Crematorium grounds were so overrun, that workers there were working for 16–18 hours every day for more than a week, keeping a count of cremations taking places was difficult for anybody, workers tell people were forced to cremate their loved ones in mass cremations that were taking place without knowing which pyre belongs to them, people who were unable to afford the skyrocketing prices of wood needed for the funeral were forced to bury their loved ones at river banks, some were even left abandoned. Thousands of dead bodies were seen floating in The Ganges of Uttar Pradesh.

“The dead bodies were piled up on the ground without any attendees, people were asking for help to pick up and carry dead bodies of their loved ones to the final cremation platform. The authorities of the crematorium announced that they have reached capacity at 10 am in the morning that day. People who reached before time like him were lucky, others had to wait for the whole day in the heat. The bodies were kept down on roadsides, as finding ambulances and freezers was not an option available” Manshubh Singh says, who went to Beri Wala Bagh crematorium in Delhi to cremate his grandmother who died because of covid.

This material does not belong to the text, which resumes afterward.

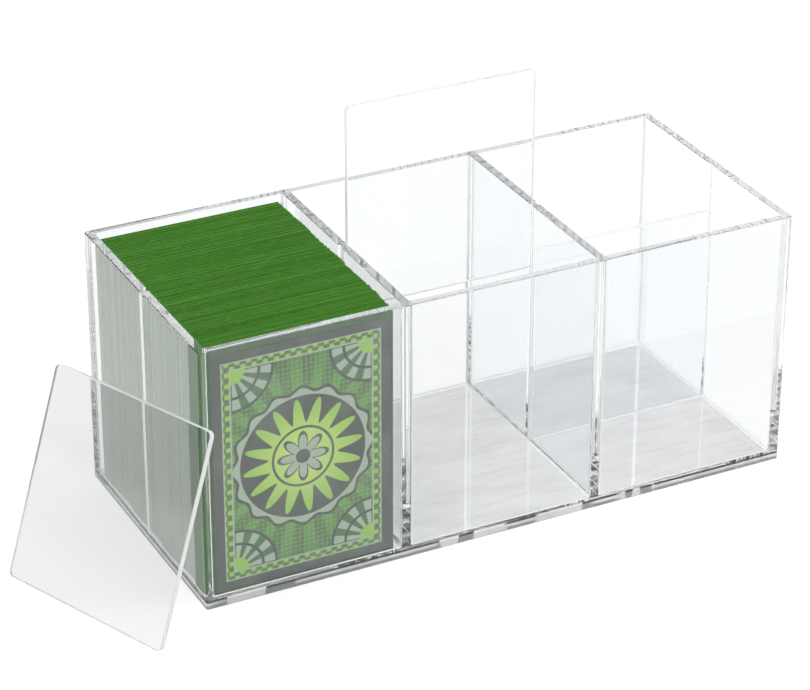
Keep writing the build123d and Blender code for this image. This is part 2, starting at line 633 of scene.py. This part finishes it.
@dataclass(frozen=True)
class CardPrint:
    """Print on the front card: a symmetric medallion in greens inside a dark border, sized in millimetres."""

    centre: Point2
    half_width: float
    half_height: float
    name: str = "card_print"
    border: Colour = from_screen(44, 54, 48)
    line: Colour = from_screen(160, 178, 156)
    deep: Colour = from_screen(10, 38, 14)
    field: Colour = from_screen(30, 96, 28)
    meadow: Colour = from_screen(96, 168, 44)
    bright: Colour = from_screen(140, 196, 44)
    glow: Colour = from_screen(198, 226, 104)
    glow_radius: float = 44.0
    ray_count: float = 24.0
    weave: float = 1.9
    fan_inset: float = 7.0
    fan_blades: float = 14.0
    fan_rim: float = 15.0
    fan_radius: float = 14.0
    fan_ring: Point2 = (9.2, 10.2)
    fan_hub: float = 4.5
    points: float = 16.0
    scallop_radius: float = 24.4
    scallop_depth: float = 0.9
    scallop_line: float = 1.1
    disc_radius: float = 22.6
    flame_start: float = 12.5
    flame_length: float = 9.0
    sun_radius: float = 20.0
    sun_ring: Point2 = (10.4, 11.3)
    petal_start: float = 4.2
    petal_length: float = 5.2
    petal_line: float = 1.3
    flower_hub: float = 2.6
    bead: float = 1.6
    inner_line: float = 6.6
    beaded_band: float = 6.0
    outer_line: float = 3.7
    border_width: float = 3.2
    roughness: float = 0.42

    def ground(self, drawing: Painting) -> None:
        """Paints the ground: green that darkens outwards, with rays and a fine weave.

        Args:
            drawing: The print so far.
        """
        outwards = (drawing.reach / self.glow_radius).calc("POWER", 1.6).calc("MINIMUM", 1.0)
        drawing.colour = drawing.graph.mix(outwards, self.meadow, self.field)
        drawing.lay((drawing.turn * self.ray_count).calc("SINE").below(0.0, 0.25) * 0.5, self.deep)
        rising = ((drawing.across + drawing.upward) * self.weave).calc("SINE")
        falling = ((drawing.across - drawing.upward) * self.weave).calc("SINE")
        drawing.lay((rising * falling).below(-0.25, 0.3) * 0.35, self.bright)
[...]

The crisis also brought the worst in people, as scammer sold oxygen cylinders at shockingly high prices, as high as ₹ 50,000, which was supposed to be around ₹ 7,000–10,000, people in desperate need of antiviral drugs like Remdesivir paid a hefty amount for even one vial which was sold in the black market for ₹ 25,000 which was supposed to range between ₹ 899 -3,490 per 100ml vial. Some ambulances charged people ₹25,000 for covering even a distance of only 4km.

Pukit Kukreja managed to procure 2 vials of Remdesivir for 25–35k, which were sold by the people who were admitted to the hospital and had one or two doses left with them. He was on his hunt for more vials as doctors had asked for Six doses, when he got another dose of Remdesiver from a dealer who was selling it ₹ 25,000, later when he opened the packaging, he found only 1/10 of what the quantity should be, he realized that he was looted. By the end of his hunt he managed to procure 6 vials of Remdesiver for his cousin brother at the cost of 1.5 lakhs, he paid the amount as they already had lost one family member, and didn’t want to take any chances, but unfortunately, his cousin also couldn’t make it. Pulkit ran in search of oxygen cylinders and refills for almost a week, and later he has tested positive for the virus himself.

Many believe that people who might have survived, died as a result of the poor healthcare system, and the negligence of the Government towards the warning of the second wave given by experts.